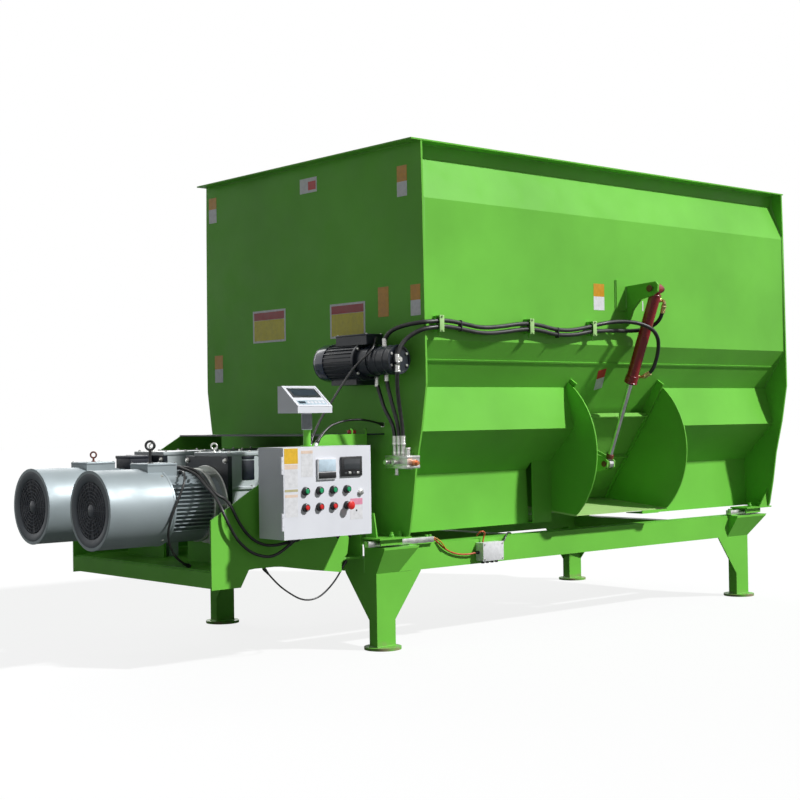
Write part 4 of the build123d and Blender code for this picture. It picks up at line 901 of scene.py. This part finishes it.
class MIXER_OT_cabinet(bpy.types.Operator):
    """Fit the control cabinet's front with buttons, meter, lock and blank labels"""

    bl_idname = "mixer.cabinet"
    bl_label = "Control cabinet"

    def execute(self, context):
        r = context.scene.mixer_sizes.button
        y = CAB_Y
        labels = bmesh.new()
        looks = ["label_yellow", "label_white", "label_pale", "label_olive", "label_pink", "black"]
        for x0, x1, z0, z1, look in (
                (-2.3995, -2.3135, 1.031, 1.108, 0), (-2.3975, -2.3155, 1.004, 1.027, 2),
                (-2.3975, -2.3155, 0.912, 1.002, 1), (-2.3975, -2.3155, 0.89, 0.902, 3),
                (-2.3965, -2.3165, 0.862, 0.876, 2), (-2.3965, -2.3165, 0.763, 0.86, 1),
                (-2.2935, -2.2185, 1.08, 1.095, 2), (-2.2935, -2.2185, 0.962, 1.079, 1),
                (-1.9765, -1.8945, 0.806, 0.839, 4), (-1.9765, -1.8945, 0.73, 0.805, 1),
                (-1.94, -1.931, 0.772, 0.781, 5)):
            slab(labels, (x0, y - (0.0012 if look == 5 else 0.0006), z0), (x1, y + 0.0005, z1), 0, look)
        piece("cabinet_labels", labels, looks, "cabinet_door")

        dials = bmesh.new()
        slab(dials, (-2.1945, y - 0.0105, 0.945), (-2.0715, y - 0.007, 1.053), 0.0015, 0)
        slab(dials, (-2.1885, y - 0.0125, 0.986), (-2.0775, y - 0.0095, 1.047), 0.001, 1)
        slab(dials, (-2.1885, y - 0.0145, 0.951), (-2.0775, y - 0.0095, 0.981), 0.002, 2)
        slab(dials, (-2.0405, y - 0.011, 0.956), (-1.9005, y - 0.0005, 1.058), 0.003, 2)
        slab(dials, (-2.0235, y - 0.0122, 0.992), (-1.9175, y - 0.0105, 1.046), 0.001, 3)
        for k in range(4):
            x = -2.02 + k * 0.027
            slab(dials, (x, y - 0.0125, 0.967), (x + 0.017, y - 0.0105, 0.979), 0.001, 3 + k % 2)
        piece("cabinet_meters", dials, ["label_white", "window", "black", "screen", "zinc"], "cabinet_door")

        bezels, green, red = bmesh.new(), bmesh.new(), bmesh.new()
        for k in range(4):
            for z, caps in ((0.89, green), (0.807, red)):
                x = -2.2695 + 0.09 * k
                lathe(bezels, [(0, -0.003), (r + 0.0085, -0.003), (r + 0.0095, 0), (r + 0.0095, 0.006),
                               (r + 0.0065, 0.0168), (r + 0.003, 0.019), (r + 0.0008, 0.0175), (0, 0.017)],
                      (x, y, z), -Y, 32)
                if z < 0.85 and k == 3:
                    lathe(caps, [(0, 0.016), (0.009, 0.016), (0.009, 0.028), (0.02, 0.031), (0.0225, 0.036),
                                 (0.021, 0.042), (0.013, 0.046), (0, 0.047)], (x, y, z), -Y, 36)
                else:
                    lathe(caps, [(0, 0.016), (r, 0.016), (r, 0.0205), (r - 0.002, 0.023), (0, 0.024)],
                          (x, y, z), -Y, 28)
        piece("button_bezels", bezels, ["black"], "cabinet_door")
        piece("start_buttons", green, ["button_green"], "cabinet_door")
        piece("stop_buttons", red, ["button_red"], "cabinet_door")

        lock = bmesh.new()
        lathe(lock, [(0, 0.0125), (0.01, 0.0125), (0.0125, 0.0115), (0.015, 0.0105), (0.015, 0), (0, 0)],
              (-1.9085, y, 0.87), -Y, 28, False, 0)
        slab(lock, (-1.9098, y - 0.0132, 0.862), (-1.9072, y - 0.012, 0.878), 0, 1)
        piece("cabinet_lock", lock, ["zinc", "black"], "cabinet_door")
        entries = bmesh.new()
        for x in (-2.3, -1.99, -1.91):
            rod(entries, (x, -0.86, CAB_Z0 + 0.001), (x, -0.86, CAB_Z0 - 0.012), 0.013, sides=6, edge=0.001)
            rod(entries, (x, -0.86, CAB_Z0 - 0.012), (x, -0.86, CAB_Z0 - 0.02), 0.009, 0.006, 20)
        piece("cabinet_glands", entries, ["black"])
        return {"FINISHED"}


class MIXER_OT_display(bpy.types.Operator):
    """Give the weighing display its screen, keys, collar and post"""

    bl_idname = "mixer.display"
    bl_label = "Weighing display"

    def execute(self, context):
        slope = Vector((0, 0.14, 0.107)).normalized()
        out = Vector((0, -slope.z, slope.y))
        axes = Matrix((X, slope, out)).transposed().to_4x4()
        place = Matrix.Translation((-2.3055, -0.946, 1.318)) @ axes
        face = bmesh.new()
        w, h = 0.222, 0.1762
        for low, high in (((0, 0, -0.001), (w, 0.01, 0.003)), ((0, h - 0.012, -0.001), (w, h, 0.003)),
                          ((0, 0.01, -0.001), (0.012, h - 0.012, 0.003)),
                          ((w - 0.012, 0.01, -0.001), (w, h - 0.012, 0.003))):
            slab(face, low, high, 0.0012, 0, place)
        slab(face, (0.02, 0.078, -0.001), (w - 0.02, h - 0.018, 0.0014), 0.0006, 1, place)
        slab(face, (0.034, 0.094, 0.001), (w - 0.034, h - 0.03, 0.0018), 0, 2, place)
        slab(face, (0.022, 0.018, -0.001), (w - 0.022, 0.052, 0.0012), 0.0006, 3, place)
        slab(face, (0.028, 0.026, 0.001), (0.07, 0.044, 0.002), 0, 2, place)
        for k in range(5):
            x = 0.08 + k * 0.0235
            slab(face, (x, 0.025, 0.001), (x + 0.018, 0.045, 0.0024), 0.0008, 0, place)
        piece("display_face", face, ["cabinet", "screen", "key_dark", "keys"])
        post = bmesh.new()
        rod(post, (-2.1495, -0.815, 1.112), (-2.1495, -0.815, 1.215), 0.0195, sides=28, index=0)
        lathe(post, [(0.0185, 0), (0.0275, 0), (0.0285, 0.003), (0.0285, 0.074), (0.0275, 0.078),
                     (0.0185, 0.078)], (-2.1495, -0.815, 1.203), Z, 32, True, 1)
        rod(post, (-2.1495, -0.843, 1.225), (-2.1495, -0.855, 1.225), 0.006, sides=12, index=1)
        rod(post, (-2.1495, -0.815, 1.112), (-2.1495, -0.815, 1.118), 0.036, sides=28, edge=0.002, index=0)
        piece("display_post", post, ["green", "cast_grey"])
        return {"FINISHED"}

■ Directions
Extract every line above that contains the word "scene".

■ Correct output
Write part 4 of the build123d and Blender code for this picture. It picks up at line 901 of scene.py. This part finishes it.
        r = context.scene.mixer_sizes.button